The topic of gays in the military is handled sensitively and with some complexity. The play delves into the social bonds between men that include homoerotic innuendo and horseplay without sacrificing the testosterone driven masculinity at the core of these men's lives. The nude sequences within the play underscore this easy camaraderie. It's clear that friendship comes first; sexual attraction is secondary.

However, the play veers a little too far into melodrama to make it completely workable. Instead of restraining these melodramatic elements, director John Hickock seems bent on enhancing them. In a flight sequence involving the four pilots, Matt can't stop thinking about a visit to a gay club while on shore leave. In order to achieve this effect, lighting designer Philip Widmer flashes a red strobe onto Matt while a disco beat plays (Hickock is also responsible for the sound design), and the overall effect is rather cheesy.

The cast members are likeable but, for the most part, do not plumb the depths of their characters' emotions. Lowe is the most guilty in this regard -- although, to be fair his character is called upon by the script to withhold his emotions throughout much of the second act. His coldness towards his wife Susan (Sherri Parker Lee) is indicative of an inner turmoil resulting from guilt, abandonment, and jealousy; but if there were earlier hints of these underlying issues, it would be more plausible and moving when he finally lets loose in the final scene. Instead, the moment just seems like more melodrama.

While Doyle and Del Negro don't exactly light up the stage with their desire for each other (a crucial kiss in the second act seems somewhat tame), what they do capture is the awkwardness of growing attraction. Del Negro, in particular, is adept at conveying one thing with his words and another with his body. His mixed signals are appropriately received by Doyle's Dan, who seems at a loss as how to behave around his friend.

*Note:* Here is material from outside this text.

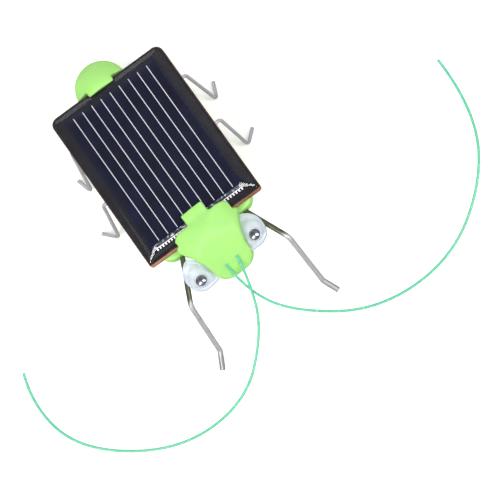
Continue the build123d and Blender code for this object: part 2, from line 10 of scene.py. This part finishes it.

A particularly bright point in the production is Bill Dawes, who is excellent in a role that could quite easily be a stereotype. This actor possesses magnetic stage presence, good comic timing, and a facility for making even cliché-ridden lines sound fresh and new. Dawes plays the rookie pilot, aptly nicknamed "Boner." With a hick accent that you could cut with a knife, this fellow spins tales of questionable sexual practices involving barnyard animals, yet Dawes makes him completely sincere and good natured.

Mike Doyle, Chad Lowe, and Bill Dawes in Burning Blue
(Photo: Carol Rosegg)
Burning Blue is supposedly set after President Clinton's "Don't Ask, Don't Tell" policy was instated, yet there is no specific mention of that policy. In point of fact, the military agents conducting the investigation do nothing but ask. I'm not so naïve as to think that the crackdown on gays in the military stopped following "Don't, Ask Don't Tell." Indeed, according to the Servicemembers Legal Defense Network, three to four military personnel lose their jobs every day under the policy. As a former naval aviator, Greer presumably knows exactly how these military witch-hunts are conducted -- but it does seem strange that not a single character in the play references "Don't Ask, Don't Tell," if only to demonstrate how it is not being followed.

At its best, Burning Blue is a vehement rebuttal to a military practice that is unfair and discriminatory. But unlike Marc Wolf's Another American: Asking and Telling, which also addressed the topic of gays in the military, Greer's play overstates its case without ever achieving the emotional depth that the topic merits.